- _Problem description_: Your task is to repeat only the lines from the one with "top_cover();" through the one with "imported = [obj", exactly as they stand, both ends included.

- _Information supplied_:
== == ==

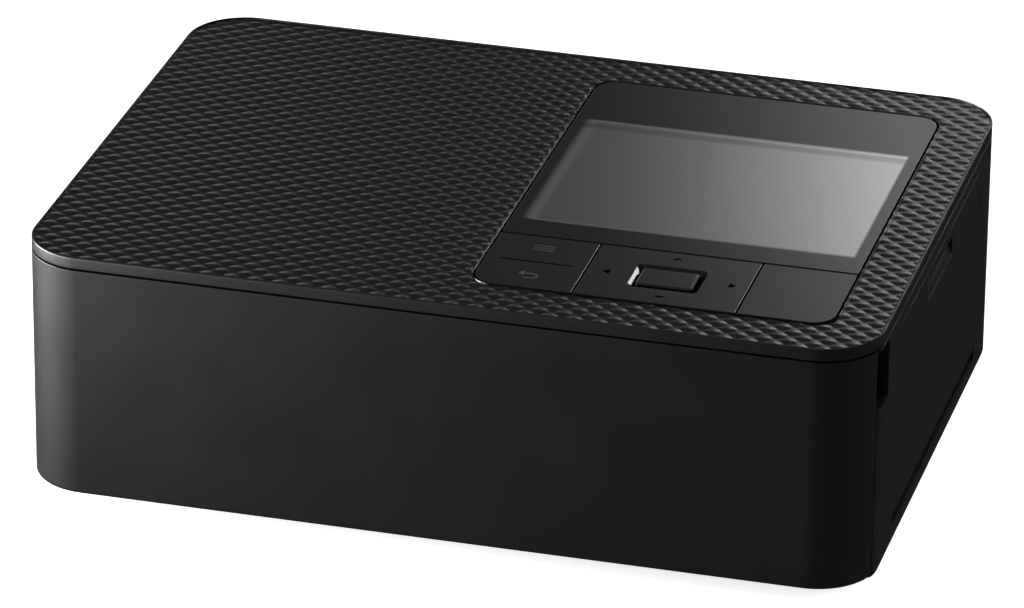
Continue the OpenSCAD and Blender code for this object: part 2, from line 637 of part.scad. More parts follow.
// ---- electronics ----
module main_board() {
  color("darkgreen") difference() {
    slab(-87, -42.6, 6.5, -55.2, 46, 8.1);
    for (x = [-84.5, -58.5], y = [-40, 16, 44]) translate([x, y, 5]) cylinder(h = 5, r = 1.2, $fn = fn);
  }
  color("#151515") { slab(-80, -8, 8.1, -68, 4, 9.6); slab(-66, -6, 8.1, -58, 2, 9.3); slab(-80, 20, 8.1, -72, 32, 9.5); }
  color("silver") for (x = [-83, -76]) translate([x, 38, 8.1]) cylinder(h = 9, r = 3.2, $fn = fn);
}
module card_socket() {
  color("silver") difference() {
    slab(-88.6, -37, 8.1, -62, -9.4, 13.0);
    slab(-92, -36, 9.4, -64, -10.4, 12.2);
  }
}
module usb_socket() {
  color("silver") difference() {
    translate([-88.6, 7, 10.5]) rotate([90, 0, 90]) linear_extrude(8) rr(-4.7, -1.9, 4.7, 1.9, 1.5);
    translate([-92, 7, 10.5]) rotate([90, 0, 90]) linear_extrude(10.6) rr(-4.2, -1.4, 4.2, 1.4, 1.2);
    slab(-90, 0, 6, -80, 14, 8.1);
  }
  color("#202020") slab(-88, 4.2, 10.2, -80.9, 9.8, 10.8);
}
module dc_jack() {
  color("#101010") difference() {
    union() { slab(-67, 50, 8.4, -57, 64.4, 18.4); slab(-67, 42, 8.1, -57, 50.1, 9.4); }
    translate([-62, 70, 13.4]) rotate([90, 0, 0]) cylinder(h = 16, r = 3.2, $fn = fn);
  }
  color("silver") translate([-62, 64, 13.4]) rotate([90, 0, 0]) cylinder(h = 11, r = 0.9, $fn = fn);
}
module eject_lever() {
  color("#8a8a90") difference() {
    union() { slab(81.0, lev[0] - 2.6, lev[1], 82.6, lev[0] + 2.6, 34); rod(81.0, 82.6, lev, 3); slab(81.0, lev[0] - 2.6, 31.4, 86, lev[0] + 2.6, 34); }
    rod(80, 84, lev, 1.55);
  }
}

top_cover();
front_cover();
front_frame();
right_side_cover();
left_side_cover();
rear_cover();
base_pan();
rubber_feet();
casing_screws();
ink_door();
ink_door_pins();
front_cover_pins();
panel_window();
menu_back_key();
nav_pad();
nav_pivot_ring();
ok_key();
print_key();
key_board();
tact_switches();
lcd_panel();
lcd_frame();
lcd_cable();
chassis_left_plate();
chassis_right_plate();
chassis_tie_bars();
paper_guide();
platen_roller();
platen_gear();
capstan_roller();
capstan_gear();
pinch_roller();
pinch_springs();
pickup_roller();
pickup_gear();
idler_gear();
compound_gear();
gear_plate();
feed_motor();
motor_pinion();
ribbon_motor();
ribbon_pinion();
take_up_gear();
take_up_spool();
supply_spool();
ribbon_film();
ink_cassette_frame();
thermal_head();
head_heatsink();
head_arm_frame();
head_pivot_shaft();
head_cam_shaft();
head_springs();
cam_motor();
cam_pinion();
main_board();
card_socket();
usb_socket();
dc_jack();
eject_lever();
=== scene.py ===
import bpy, bmesh, json, math
from mathutils import Vector, Matrix
from mathutils.geometry import delaunay_2d_cdt


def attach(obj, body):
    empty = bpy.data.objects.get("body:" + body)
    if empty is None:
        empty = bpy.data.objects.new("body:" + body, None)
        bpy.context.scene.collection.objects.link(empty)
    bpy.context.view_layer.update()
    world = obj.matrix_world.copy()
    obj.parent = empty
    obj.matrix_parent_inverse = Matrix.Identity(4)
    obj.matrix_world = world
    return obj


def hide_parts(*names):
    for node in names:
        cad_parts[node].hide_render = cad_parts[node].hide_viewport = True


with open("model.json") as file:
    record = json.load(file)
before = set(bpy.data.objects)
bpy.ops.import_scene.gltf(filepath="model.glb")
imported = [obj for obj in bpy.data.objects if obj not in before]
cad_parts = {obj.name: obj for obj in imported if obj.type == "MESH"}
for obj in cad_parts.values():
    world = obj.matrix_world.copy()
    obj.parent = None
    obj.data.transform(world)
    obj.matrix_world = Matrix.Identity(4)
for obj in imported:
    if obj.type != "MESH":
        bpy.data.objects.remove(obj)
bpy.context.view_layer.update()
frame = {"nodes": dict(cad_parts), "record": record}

MM = 0.001
W, D, H = 182.2, 133.0, 57.6
HW, HD = W / 2, D / 2
CR = 13.2
WALL = 2.0
SEAM_Z = 54.9
SIDE_TOP = 54.55
FCUT = -57.2
PX0, PX1, PY0, PY1, PR = 3.3, 79.9, -54.1, 54.4, 5.0
PSEAM = -28.7
PZ = 57.45
KG = 0.25
KX1, KX2 = 25.1, 59.75
NAV = ((KX1 + KX2) / 2, -41.6)

# ------------------------------------------------------------------ camera
az, el, roll = map(math.radians, (14.860, 25.289, 0.592))
back = Vector((math.sin(az) * math.cos(el), -math.cos(az) * math.cos(el), math.sin(el)))
right = Vector((math.cos(az), math.sin(az), 0.0))
up = back.cross(right)
R1 = math.cos(roll) * right + math.sin(roll) * up
U1 = -math.sin(roll) * right + math.cos(roll) * up
loc = (R1 * -1.436 + U1 * 24.548 + back * 1508.50) * MM
cd = bpy.data.cameras.new("studio_camera")
cd.lens = 6970.83 / 1024 * 36.0
cd.sensor_width = 36.0
cd.clip_start, cd.clip_end = 0.05, 20
cam = bpy.data.objects.new("studio_camera", cd)
bpy.context.scene.collection.objects.link(cam)
m = Matrix((R1, U1, back)).transposed().to_4x4()
m.translation = loc
cam.matrix_world = m
bpy.context.scene.camera = cam


# ------------------------------------------------------------------ materials
def new_mat(name):
    mt = bpy.data.materials.new(name)
    mt.use_nodes = True
    nt = mt.node_tree
    for n in list(nt.nodes):
        nt.nodes.remove(n)
    out = nt.nodes.new("ShaderNodeOutputMaterial")
    b = nt.nodes.new("ShaderNodeBsdfPrincipled")
    nt.links.new(b.outputs[0], out.inputs[0])
    tc = nt.nodes.new("ShaderNodeTexCoord")
    return mt, nt, b, tc


def noise(nt, tc, scale, detail=2.0, rough=0.5, stretch=None):
    n = nt.nodes.new("ShaderNodeTexNoise")
    n.inputs["Scale"].default_value = scale
    n.inputs["Detail"].default_value = detail
    n.inputs["Roughness"].default_value = rough
    if stretch:
        mp = nt.nodes.new("ShaderNodeMapping")
        mp.inputs["Scale"].default_value = stretch
        nt.links.new(tc.outputs["Object"], mp.inputs[0])
        nt.links.new(mp.outputs[0], n.inputs["Vector"])
    else:
        nt.links.new(tc.outputs["Object"], n.inputs["Vector"])
    return n


def ramp(nt, src, lo, hi, a=0.35, b=0.65):
    r = nt.nodes.new("ShaderNodeValToRGB")
    r.color_ramp.elements[0].position = a
    r.color_ramp.elements[1].position = b
    r.color_ramp.elements[0].color = (*lo, 1)
    r.color_ramp.elements[1].color = (*hi, 1)
    nt.links.new(src, r.inputs[0])
    return r


def maprange(nt, src, lo, hi):
    r = nt.nodes.new("ShaderNodeMapRange")
    r.inputs["From Min"].default_value = 0.3
    r.inputs["From Max"].default_value = 0.7
    r.inputs["To Min"].default_value = lo
    r.inputs["To Max"].default_value = hi
    nt.links.new(src, r.inputs[0])
    return r


def bump(nt, src, dist, strength=1.0, prev=None):
    b = nt.nodes.new("ShaderNodeBump")
    b.inputs["Distance"].default_value = dist
    b.inputs["Strength"].default_value = strength
    nt.links.new(src, b.inputs["Height"])
    if prev:
        nt.links.new(prev.outputs[0], b.inputs["Normal"])
    return b


def sc(c, k):
    return tuple(min(1.0, v * k) for v in c)


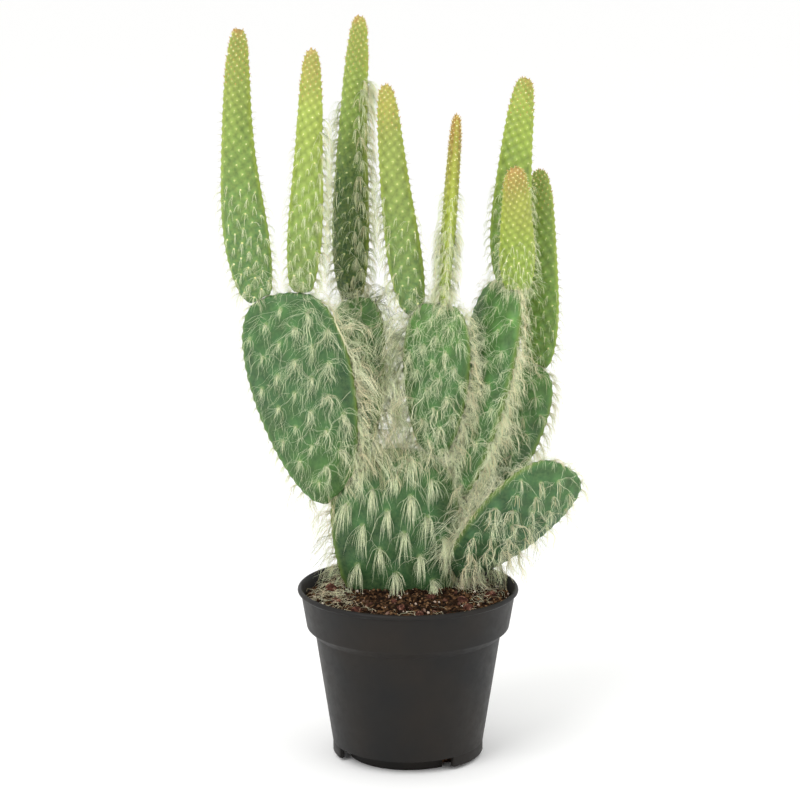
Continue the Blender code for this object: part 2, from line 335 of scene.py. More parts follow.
def pottedPlastic():
    # polypropylene with carbon black, moulded: even charcoal, satin, with a fine grain and a little dust
    material, tree, shader = newMaterial("moulded_black_polypropylene", pot["roughness"], 1.28)
    place = addNode(tree, "TexCoord").outputs["Object"]
    cloud = addNode(tree, "TexNoise", {"Vector": place, "Scale": 1 / (40 * mm), "Detail": 3.0})
    tint = addNode(tree, "ValToRGB", {"Fac": cloud.outputs["Fac"]},
                   [(0.35, pot["plastic"]), (0.75, pot["warm"])])
    scuff = addNode(tree, "TexNoise",
                    {"Vector": place, "Scale": 1 / (6 * mm), "Detail": 8.0, "Roughness": 0.7})
    dust = addNode(tree, "MapRange", {0: scuff.outputs["Fac"], 1: 0.62, 2: 0.80, 3: 0.0, 4: 0.35})
    mixed = addNode(tree, "Mix", {0: dust.outputs[0], 6: tint.outputs["Color"], 7: colour(pot["dust"])},
                    **blend)
    tree.links.new(mixed.outputs[2], shader.inputs["Base Color"])
    rough = addNode(tree, "MapRange", {0: scuff.outputs["Fac"], 1: 0.3, 2: 0.8, 3: 0.42, 4: 0.60})
    tree.links.new(rough.outputs[0], shader.inputs["Roughness"])
    grain = addNode(tree, "TexNoise", {"Vector": place, "Scale": 1 / (0.8 * mm), "Detail": 2.0})
    bump = addNode(tree, "Bump", {"Height": grain.outputs["Fac"], "Strength": 0.25, "Distance": 0.05 * mm})
    tree.links.new(bump.outputs["Normal"], shader.inputs["Normal"])
    return material


makePot()

# ---- potting mix

soil = {
    "gap": 0.3 * mm, "edgeGap": 1.0 * mm,
    "belowRim": 6.8 * mm, "dome": 2.2 * mm,
    "rings": 44, "sides": 144,
    "lumps": 1.5 * mm, "lumpSize": 9.0 * mm, "crumbs": 0.9 * mm, "crumbSize": 2.2 * mm,
    "dark": "#120904", "mid": "#2f1d10", "light": "#664a32",
}
mixLevel = potHigh.z - soil["belowRim"]


def soilHeight(x, y):
    # the heap's smooth top, before the lumps
    share = math.hypot(x, y) / potRadii["bandTop"]
    return mixLevel + soil["dome"] * (1 - share ** 2)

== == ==

- _Solved problem_:
top_cover();
front_cover();
front_frame();
right_side_cover();
left_side_cover();
rear_cover();
base_pan();
rubber_feet();
casing_screws();
ink_door();
ink_door_pins();
front_cover_pins();
panel_window();
menu_back_key();
nav_pad();
nav_pivot_ring();
ok_key();
print_key();
key_board();
tact_switches();
lcd_panel();
lcd_frame();
lcd_cable();
chassis_left_plate();
chassis_right_plate();
chassis_tie_bars();
paper_guide();
platen_roller();
platen_gear();
capstan_roller();
capstan_gear();
pinch_roller();
pinch_springs();
pickup_roller();
pickup_gear();
idler_gear();
compound_gear();
gear_plate();
feed_motor();
motor_pinion();
ribbon_motor();
ribbon_pinion();
take_up_gear();
take_up_spool();
supply_spool();
ribbon_film();
ink_cassette_frame();
thermal_head();
head_heatsink();
head_arm_frame();
head_pivot_shaft();
head_cam_shaft();
head_springs();
cam_motor();
cam_pinion();
main_board();
card_socket();
usb_socket();
dc_jack();
eject_lever();
=== scene.py ===
import bpy, bmesh, json, math
from mathutils import Vector, Matrix
from mathutils.geometry import delaunay_2d_cdt


def attach(obj, body):
    empty = bpy.data.objects.get("body:" + body)
    if empty is None:
        empty = bpy.data.objects.new("body:" + body, None)
        bpy.context.scene.collection.objects.link(empty)
    bpy.context.view_layer.update()
    world = obj.matrix_world.copy()
    obj.parent = empty
    obj.matrix_parent_inverse = Matrix.Identity(4)
    obj.matrix_world = world
    return obj


def hide_parts(*names):
    for node in names:
        cad_parts[node].hide_render = cad_parts[node].hide_viewport = True


with open("model.json") as file:
    record = json.load(file)
before = set(bpy.data.objects)
bpy.ops.import_scene.gltf(filepath="model.glb")
imported = [obj for obj in bpy.data.objects if obj not in before]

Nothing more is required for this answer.